• **What the task requires**:
Look through the listing below and report how many lines contain "origin", as a bare number.

** Begin **

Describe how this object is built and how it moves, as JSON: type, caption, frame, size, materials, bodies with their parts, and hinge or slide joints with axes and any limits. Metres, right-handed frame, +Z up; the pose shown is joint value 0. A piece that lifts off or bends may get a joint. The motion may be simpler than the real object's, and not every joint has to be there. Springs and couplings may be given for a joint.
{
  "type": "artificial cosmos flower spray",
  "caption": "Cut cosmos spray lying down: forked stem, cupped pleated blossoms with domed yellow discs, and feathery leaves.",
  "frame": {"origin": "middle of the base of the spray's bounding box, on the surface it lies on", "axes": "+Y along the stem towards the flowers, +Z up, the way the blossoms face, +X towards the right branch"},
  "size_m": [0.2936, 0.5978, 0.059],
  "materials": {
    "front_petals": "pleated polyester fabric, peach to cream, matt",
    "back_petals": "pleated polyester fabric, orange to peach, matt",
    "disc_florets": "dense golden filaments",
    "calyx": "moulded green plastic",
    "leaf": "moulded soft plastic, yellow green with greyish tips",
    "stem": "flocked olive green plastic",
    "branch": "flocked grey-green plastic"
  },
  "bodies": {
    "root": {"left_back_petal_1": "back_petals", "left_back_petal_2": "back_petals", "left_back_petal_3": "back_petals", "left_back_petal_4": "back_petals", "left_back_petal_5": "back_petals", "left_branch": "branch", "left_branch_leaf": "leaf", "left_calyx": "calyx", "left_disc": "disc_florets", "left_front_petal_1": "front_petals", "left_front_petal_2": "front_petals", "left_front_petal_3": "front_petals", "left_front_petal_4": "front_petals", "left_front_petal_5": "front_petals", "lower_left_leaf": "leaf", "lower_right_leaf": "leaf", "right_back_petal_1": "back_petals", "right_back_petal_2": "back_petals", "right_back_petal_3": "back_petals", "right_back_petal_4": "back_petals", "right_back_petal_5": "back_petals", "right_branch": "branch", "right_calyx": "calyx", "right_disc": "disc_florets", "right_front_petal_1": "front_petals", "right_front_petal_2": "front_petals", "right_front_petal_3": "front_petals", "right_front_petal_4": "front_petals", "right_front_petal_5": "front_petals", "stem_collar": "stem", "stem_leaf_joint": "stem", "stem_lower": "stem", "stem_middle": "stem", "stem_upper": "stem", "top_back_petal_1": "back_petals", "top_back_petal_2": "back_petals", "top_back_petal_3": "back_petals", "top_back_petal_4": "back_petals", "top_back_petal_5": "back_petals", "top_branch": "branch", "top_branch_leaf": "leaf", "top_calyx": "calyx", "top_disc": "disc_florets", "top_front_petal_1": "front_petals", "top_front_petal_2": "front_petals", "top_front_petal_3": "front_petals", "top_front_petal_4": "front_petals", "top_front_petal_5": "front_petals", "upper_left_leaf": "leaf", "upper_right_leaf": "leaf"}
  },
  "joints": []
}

** End **
** Begin **

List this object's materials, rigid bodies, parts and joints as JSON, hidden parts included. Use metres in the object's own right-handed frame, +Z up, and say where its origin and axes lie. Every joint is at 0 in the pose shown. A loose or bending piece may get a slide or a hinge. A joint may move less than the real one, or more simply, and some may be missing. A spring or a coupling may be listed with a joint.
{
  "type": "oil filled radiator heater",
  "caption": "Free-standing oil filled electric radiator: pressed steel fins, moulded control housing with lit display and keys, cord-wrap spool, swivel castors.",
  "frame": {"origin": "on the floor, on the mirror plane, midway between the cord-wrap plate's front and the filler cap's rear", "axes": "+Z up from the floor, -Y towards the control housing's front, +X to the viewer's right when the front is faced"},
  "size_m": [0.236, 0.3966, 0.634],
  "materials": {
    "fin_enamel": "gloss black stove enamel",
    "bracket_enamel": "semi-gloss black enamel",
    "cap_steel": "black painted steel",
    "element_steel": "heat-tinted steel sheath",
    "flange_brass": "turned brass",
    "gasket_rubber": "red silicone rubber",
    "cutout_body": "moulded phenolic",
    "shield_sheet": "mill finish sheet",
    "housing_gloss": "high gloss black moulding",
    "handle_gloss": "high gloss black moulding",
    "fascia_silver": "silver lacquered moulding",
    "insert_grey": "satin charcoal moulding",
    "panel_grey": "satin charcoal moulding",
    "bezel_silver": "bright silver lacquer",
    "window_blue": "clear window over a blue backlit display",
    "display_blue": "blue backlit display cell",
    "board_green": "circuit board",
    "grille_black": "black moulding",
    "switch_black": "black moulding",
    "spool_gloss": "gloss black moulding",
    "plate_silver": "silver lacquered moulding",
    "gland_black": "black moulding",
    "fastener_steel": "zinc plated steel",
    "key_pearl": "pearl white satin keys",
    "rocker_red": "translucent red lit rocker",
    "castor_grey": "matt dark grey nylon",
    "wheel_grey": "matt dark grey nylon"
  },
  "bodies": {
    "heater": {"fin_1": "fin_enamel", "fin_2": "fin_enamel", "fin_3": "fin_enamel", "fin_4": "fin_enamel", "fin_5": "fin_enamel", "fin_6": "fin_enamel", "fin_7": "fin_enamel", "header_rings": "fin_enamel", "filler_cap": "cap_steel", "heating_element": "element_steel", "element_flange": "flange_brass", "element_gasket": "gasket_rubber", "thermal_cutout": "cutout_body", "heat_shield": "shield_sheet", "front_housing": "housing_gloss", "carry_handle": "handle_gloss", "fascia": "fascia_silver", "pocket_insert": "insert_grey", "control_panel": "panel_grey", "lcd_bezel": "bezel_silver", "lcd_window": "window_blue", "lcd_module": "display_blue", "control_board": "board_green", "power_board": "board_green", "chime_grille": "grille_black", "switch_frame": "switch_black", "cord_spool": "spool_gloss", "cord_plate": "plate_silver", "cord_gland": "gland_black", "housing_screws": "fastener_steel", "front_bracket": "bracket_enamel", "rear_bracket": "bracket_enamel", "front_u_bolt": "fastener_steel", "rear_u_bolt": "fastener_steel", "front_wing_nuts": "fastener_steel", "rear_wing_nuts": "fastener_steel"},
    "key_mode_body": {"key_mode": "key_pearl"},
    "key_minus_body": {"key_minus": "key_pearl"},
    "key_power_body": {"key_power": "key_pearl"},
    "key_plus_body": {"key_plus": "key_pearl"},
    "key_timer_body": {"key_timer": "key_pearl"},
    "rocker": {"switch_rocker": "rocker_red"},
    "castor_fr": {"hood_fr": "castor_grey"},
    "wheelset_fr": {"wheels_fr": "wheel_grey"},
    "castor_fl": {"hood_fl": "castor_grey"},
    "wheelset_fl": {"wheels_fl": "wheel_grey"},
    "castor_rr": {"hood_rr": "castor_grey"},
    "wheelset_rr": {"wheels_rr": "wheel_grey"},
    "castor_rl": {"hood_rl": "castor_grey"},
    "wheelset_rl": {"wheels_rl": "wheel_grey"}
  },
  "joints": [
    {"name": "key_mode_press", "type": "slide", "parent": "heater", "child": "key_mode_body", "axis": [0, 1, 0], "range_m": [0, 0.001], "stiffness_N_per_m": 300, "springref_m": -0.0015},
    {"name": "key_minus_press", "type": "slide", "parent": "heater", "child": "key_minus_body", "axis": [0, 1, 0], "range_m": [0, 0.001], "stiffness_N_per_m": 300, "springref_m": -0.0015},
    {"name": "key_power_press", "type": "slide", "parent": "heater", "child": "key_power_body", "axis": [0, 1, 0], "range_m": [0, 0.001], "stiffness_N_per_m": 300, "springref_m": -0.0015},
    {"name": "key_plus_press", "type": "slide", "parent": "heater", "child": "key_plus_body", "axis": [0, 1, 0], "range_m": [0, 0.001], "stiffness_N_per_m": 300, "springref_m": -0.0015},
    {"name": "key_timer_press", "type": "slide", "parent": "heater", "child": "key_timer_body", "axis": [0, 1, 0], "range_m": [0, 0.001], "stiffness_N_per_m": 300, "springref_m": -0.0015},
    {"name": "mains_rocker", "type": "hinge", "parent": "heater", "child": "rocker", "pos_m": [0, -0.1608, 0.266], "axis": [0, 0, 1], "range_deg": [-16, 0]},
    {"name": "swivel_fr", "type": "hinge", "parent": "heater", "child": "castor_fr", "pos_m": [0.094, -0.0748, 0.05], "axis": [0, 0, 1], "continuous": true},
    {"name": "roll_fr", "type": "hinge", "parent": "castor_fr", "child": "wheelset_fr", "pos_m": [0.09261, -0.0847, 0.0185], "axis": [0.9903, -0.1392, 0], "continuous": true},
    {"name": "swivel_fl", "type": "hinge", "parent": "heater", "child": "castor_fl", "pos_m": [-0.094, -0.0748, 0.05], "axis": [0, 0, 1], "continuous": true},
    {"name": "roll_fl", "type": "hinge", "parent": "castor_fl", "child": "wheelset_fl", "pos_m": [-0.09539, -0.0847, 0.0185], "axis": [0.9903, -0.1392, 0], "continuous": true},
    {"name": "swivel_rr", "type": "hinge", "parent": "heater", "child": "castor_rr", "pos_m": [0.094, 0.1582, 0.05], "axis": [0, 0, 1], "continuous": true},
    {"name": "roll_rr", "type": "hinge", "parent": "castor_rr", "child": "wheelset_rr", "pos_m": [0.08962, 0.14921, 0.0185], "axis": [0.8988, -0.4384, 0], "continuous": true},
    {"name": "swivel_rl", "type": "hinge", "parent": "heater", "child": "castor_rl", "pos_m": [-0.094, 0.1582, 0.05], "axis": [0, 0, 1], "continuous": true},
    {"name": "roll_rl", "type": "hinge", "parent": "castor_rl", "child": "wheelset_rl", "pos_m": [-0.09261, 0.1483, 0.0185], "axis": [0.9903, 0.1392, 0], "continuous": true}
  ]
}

** End **

• **Exercise response**:
3